The standard syntax for multi-value INSERT is (from PostgreSQL documentation):

INSERT INTO films (code, title, did, date_prod, kind) VALUES
    ('B6717', 'Tampopo', 110, '1985-02-10', 'Comedy'),
    ('HG120', 'The Dinner Game', 140, DEFAULT, 'Comedy');

What about adding a Value type that can be passed as the args argument to Exec or Query?

As an example:

type Value []interface{} // defined in the sql package

batch := []Value
for i := 0; i < N; i++ {
    batch = append(batch, Value{1, 1.3, "x"})
}
db.Exec("INSERT INTO films (code, title, did, date_prod, kind) VALUES ?", batch)

This will not require any changes to the existing interface.

kostya-sh commented 8 years ago

This will require holding data for the whole batch in memory.
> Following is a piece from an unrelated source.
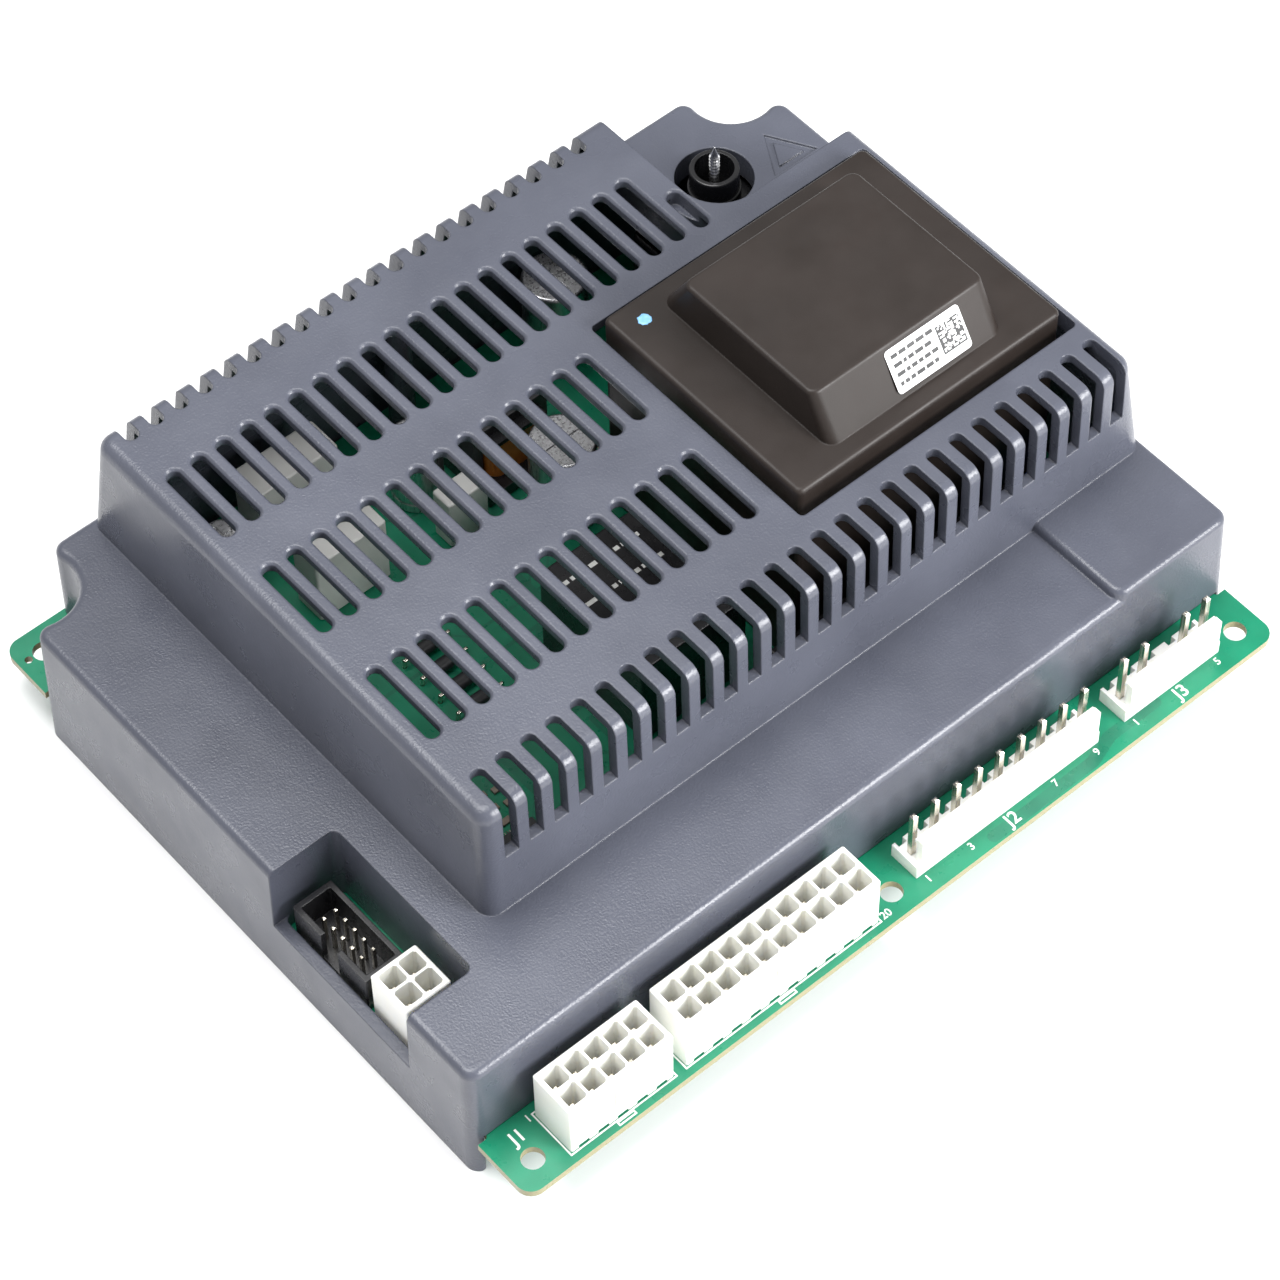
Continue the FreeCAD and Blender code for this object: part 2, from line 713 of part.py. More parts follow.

Also this proposal doesn't allow to batch updates if supported by database.

FYI there is implementation of batch insert in github.com/lib/pq based on COPY.

perillo commented 8 years ago

On Mon, Mar 7, 2016 at 4:17 PM, kostya-sh notifications@github.com wrote:

This will require holding data for the whole batch in memory.

Of course, this is required by standard INSERT statement.

Also this proposal doesn't allow to batch updates if supported by database.

By batch, do you mean multiple SQL statements in the same query, separated by semicolon?

I will be happy with just the support for multi-value INSERT, since it is directly supported by the SQL standard (using the VALUES construct):

type Tuple []interface{}

type Values []Tuple

FYI there is implementation of batch insert in github.com/lib/pq based on

COPY.

COPY is not standard, and the github.com/lib/pq seems (just looking at the API) to store the whole batch in memory.

kostya-sh commented 8 years ago

By batch, do you mean multiple SQL statements in the same query, separated by semicolon?

Yes, this would require to support multiple return values though.

COPY is not standard, and the github.com/lib/pq seems (just looking at the API) to store the whole batch in memory.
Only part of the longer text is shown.